▶ [What is needed]
Pick out every line holding the string "pose" and copy it.

========================================================================

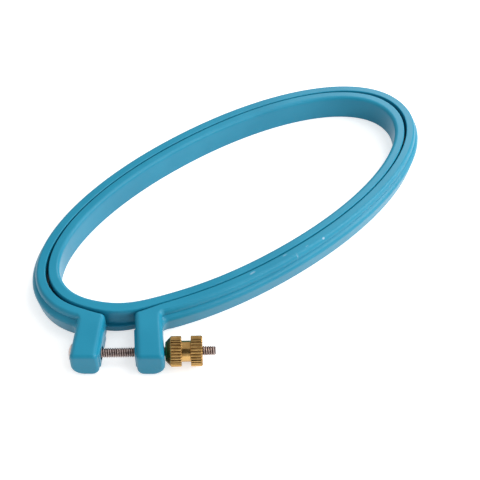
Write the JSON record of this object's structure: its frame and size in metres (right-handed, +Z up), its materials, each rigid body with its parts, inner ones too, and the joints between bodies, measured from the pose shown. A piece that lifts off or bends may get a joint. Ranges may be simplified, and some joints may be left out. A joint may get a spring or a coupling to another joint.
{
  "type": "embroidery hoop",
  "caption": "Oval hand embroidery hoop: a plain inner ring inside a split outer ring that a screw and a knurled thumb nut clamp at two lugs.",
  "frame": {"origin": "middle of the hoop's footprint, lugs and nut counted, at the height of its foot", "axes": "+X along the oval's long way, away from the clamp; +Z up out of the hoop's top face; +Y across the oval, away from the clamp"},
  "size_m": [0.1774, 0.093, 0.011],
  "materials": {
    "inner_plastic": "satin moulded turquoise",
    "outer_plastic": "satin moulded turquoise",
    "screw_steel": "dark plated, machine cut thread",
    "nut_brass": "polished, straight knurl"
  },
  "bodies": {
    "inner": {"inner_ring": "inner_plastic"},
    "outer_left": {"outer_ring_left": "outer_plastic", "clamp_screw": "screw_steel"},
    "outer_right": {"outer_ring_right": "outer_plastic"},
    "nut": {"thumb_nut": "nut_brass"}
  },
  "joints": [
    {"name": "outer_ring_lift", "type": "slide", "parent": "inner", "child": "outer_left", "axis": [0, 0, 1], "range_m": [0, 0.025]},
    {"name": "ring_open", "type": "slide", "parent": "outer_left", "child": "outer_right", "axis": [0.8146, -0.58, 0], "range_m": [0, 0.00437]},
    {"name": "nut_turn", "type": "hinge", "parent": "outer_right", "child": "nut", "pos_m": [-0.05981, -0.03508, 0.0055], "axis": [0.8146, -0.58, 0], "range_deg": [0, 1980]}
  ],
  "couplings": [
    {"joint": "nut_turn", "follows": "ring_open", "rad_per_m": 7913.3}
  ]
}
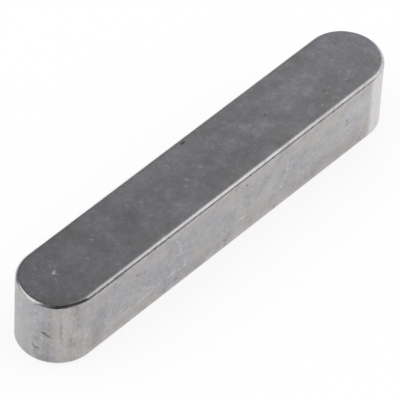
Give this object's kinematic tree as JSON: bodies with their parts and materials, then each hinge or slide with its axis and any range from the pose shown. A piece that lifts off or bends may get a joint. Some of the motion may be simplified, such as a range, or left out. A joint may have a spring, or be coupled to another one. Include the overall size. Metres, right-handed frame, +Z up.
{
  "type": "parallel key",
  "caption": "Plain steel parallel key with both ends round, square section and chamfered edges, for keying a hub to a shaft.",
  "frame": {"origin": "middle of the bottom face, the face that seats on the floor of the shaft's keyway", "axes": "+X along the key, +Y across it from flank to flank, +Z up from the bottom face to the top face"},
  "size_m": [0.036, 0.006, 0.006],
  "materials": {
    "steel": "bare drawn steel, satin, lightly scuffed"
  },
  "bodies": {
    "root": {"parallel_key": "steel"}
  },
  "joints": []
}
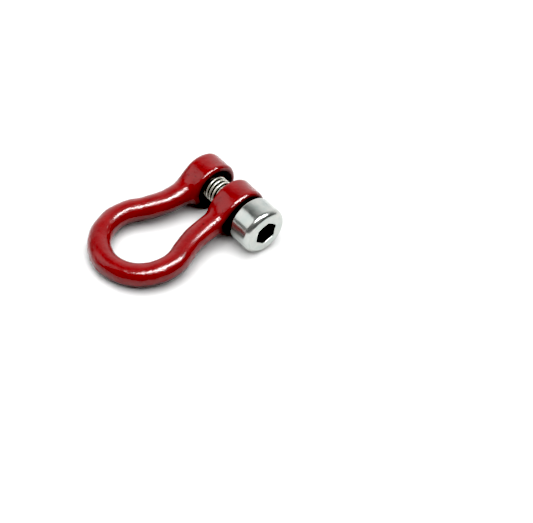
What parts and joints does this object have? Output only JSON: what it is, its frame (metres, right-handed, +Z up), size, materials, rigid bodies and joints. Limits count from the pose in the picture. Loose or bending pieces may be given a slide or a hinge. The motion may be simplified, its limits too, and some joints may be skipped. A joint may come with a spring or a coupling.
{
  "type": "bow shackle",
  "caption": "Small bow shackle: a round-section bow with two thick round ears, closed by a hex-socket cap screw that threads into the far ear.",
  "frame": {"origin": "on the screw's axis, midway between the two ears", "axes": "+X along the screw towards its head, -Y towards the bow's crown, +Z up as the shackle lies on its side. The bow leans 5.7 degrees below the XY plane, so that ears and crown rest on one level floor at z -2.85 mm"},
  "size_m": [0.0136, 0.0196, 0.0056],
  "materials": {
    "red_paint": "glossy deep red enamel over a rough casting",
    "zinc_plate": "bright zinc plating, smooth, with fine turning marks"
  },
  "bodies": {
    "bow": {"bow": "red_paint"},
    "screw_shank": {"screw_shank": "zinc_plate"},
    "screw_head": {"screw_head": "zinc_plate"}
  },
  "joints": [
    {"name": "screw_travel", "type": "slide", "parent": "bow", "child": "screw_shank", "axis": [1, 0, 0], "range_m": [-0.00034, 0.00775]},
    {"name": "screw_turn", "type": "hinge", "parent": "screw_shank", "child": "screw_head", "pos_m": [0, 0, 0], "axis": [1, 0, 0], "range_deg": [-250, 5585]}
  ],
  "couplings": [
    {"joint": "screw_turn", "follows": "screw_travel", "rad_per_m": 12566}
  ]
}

========================================================================

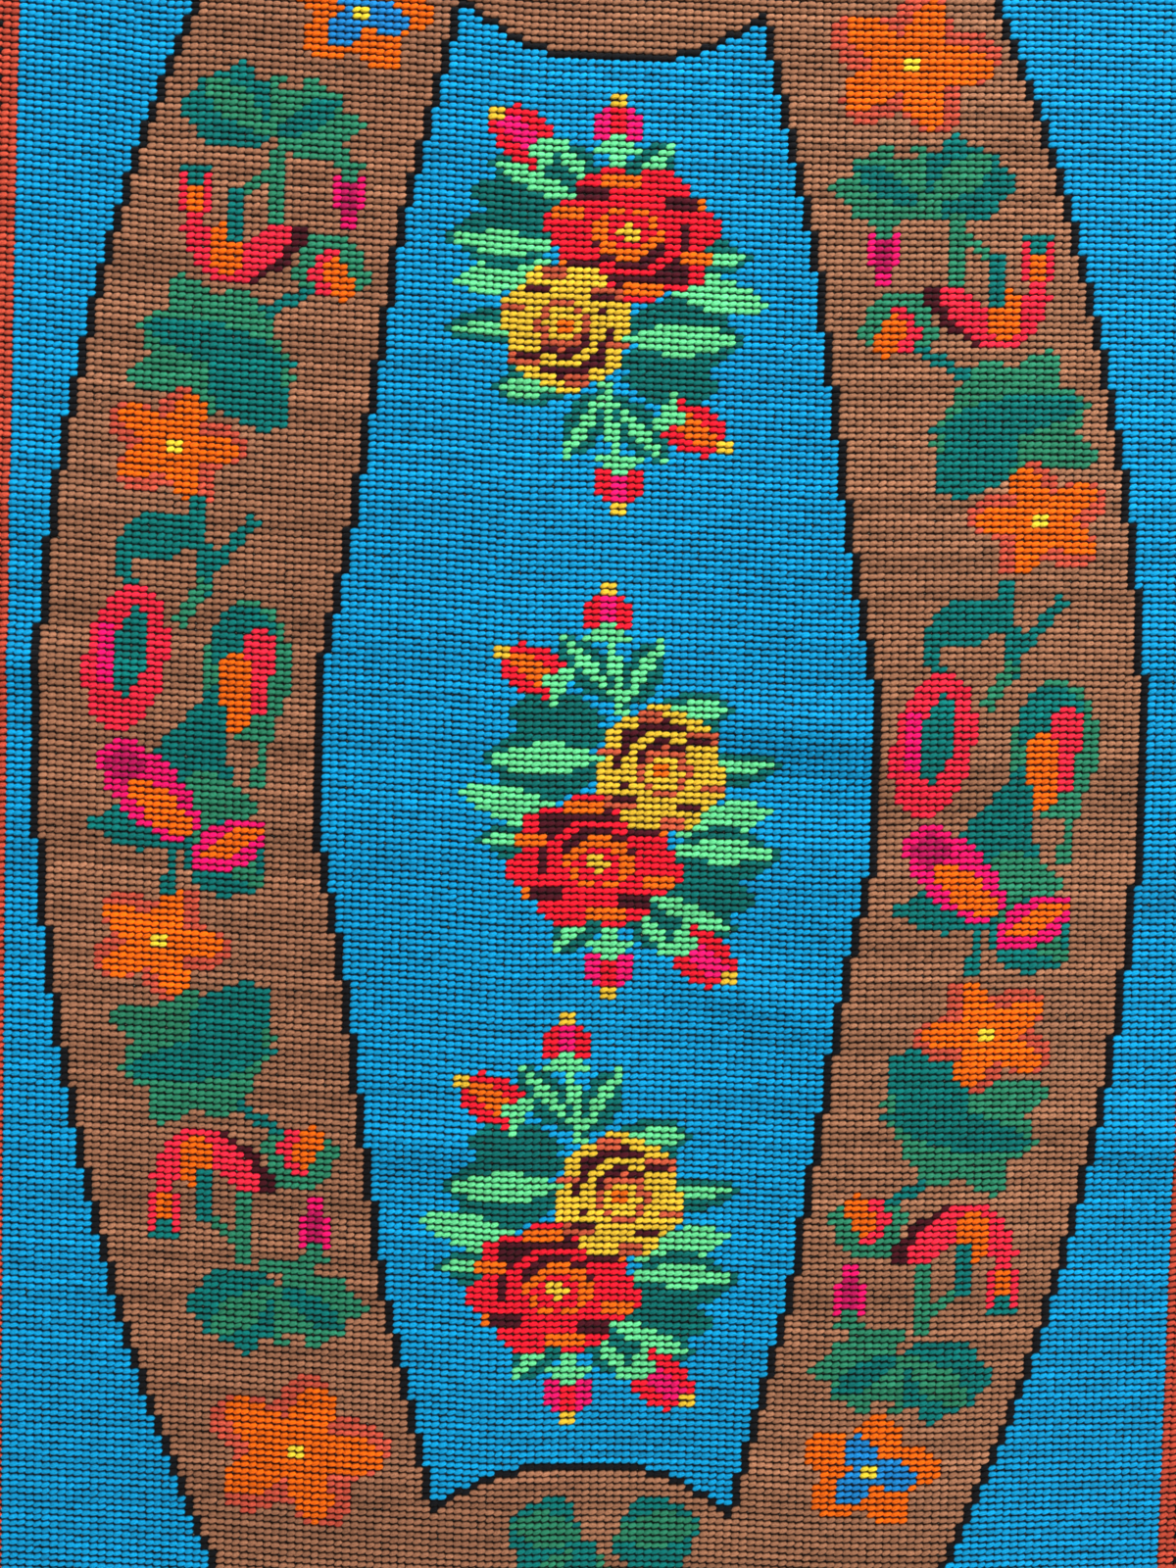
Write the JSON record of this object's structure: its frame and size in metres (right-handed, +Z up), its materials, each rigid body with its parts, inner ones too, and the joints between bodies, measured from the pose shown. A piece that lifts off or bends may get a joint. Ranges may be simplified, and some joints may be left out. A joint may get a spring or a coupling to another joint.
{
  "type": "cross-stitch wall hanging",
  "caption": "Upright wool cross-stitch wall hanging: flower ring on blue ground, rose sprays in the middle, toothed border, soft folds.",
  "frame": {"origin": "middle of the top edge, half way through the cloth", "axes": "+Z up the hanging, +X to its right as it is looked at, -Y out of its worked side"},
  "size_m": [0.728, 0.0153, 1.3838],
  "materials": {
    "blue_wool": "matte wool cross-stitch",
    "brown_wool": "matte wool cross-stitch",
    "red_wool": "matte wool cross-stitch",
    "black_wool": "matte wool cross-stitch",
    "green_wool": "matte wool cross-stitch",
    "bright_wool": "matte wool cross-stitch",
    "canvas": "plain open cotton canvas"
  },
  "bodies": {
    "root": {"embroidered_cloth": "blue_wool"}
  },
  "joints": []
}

========================================================================

▶ [Correct response]
Write the JSON record of this object's structure: its frame and size in metres (right-handed, +Z up), its materials, each rigid body with its parts, inner ones too, and the joints between bodies, measured from the pose shown. A piece that lifts off or bends may get a joint. Ranges may be simplified, and some joints may be left out. A joint may get a spring or a coupling to another joint.
Give this object's kinematic tree as JSON: bodies with their parts and materials, then each hinge or slide with its axis and any range from the pose shown. A piece that lifts off or bends may get a joint. Some of the motion may be simplified, such as a range, or left out. A joint may have a spring, or be coupled to another one. Include the overall size. Metres, right-handed frame, +Z up.
What parts and joints does this object have? Output only JSON: what it is, its frame (metres, right-handed, +Z up), size, materials, rigid bodies and joints. Limits count from the pose in the picture. Loose or bending pieces may be given a slide or a hinge. The motion may be simplified, its limits too, and some joints may be skipped. A joint may come with a spring or a coupling.
Write the JSON record of this object's structure: its frame and size in metres (right-handed, +Z up), its materials, each rigid body with its parts, inner ones too, and the joints between bodies, measured from the pose shown. A piece that lifts off or bends may get a joint. Ranges may be simplified, and some joints may be left out. A joint may get a spring or a coupling to another joint.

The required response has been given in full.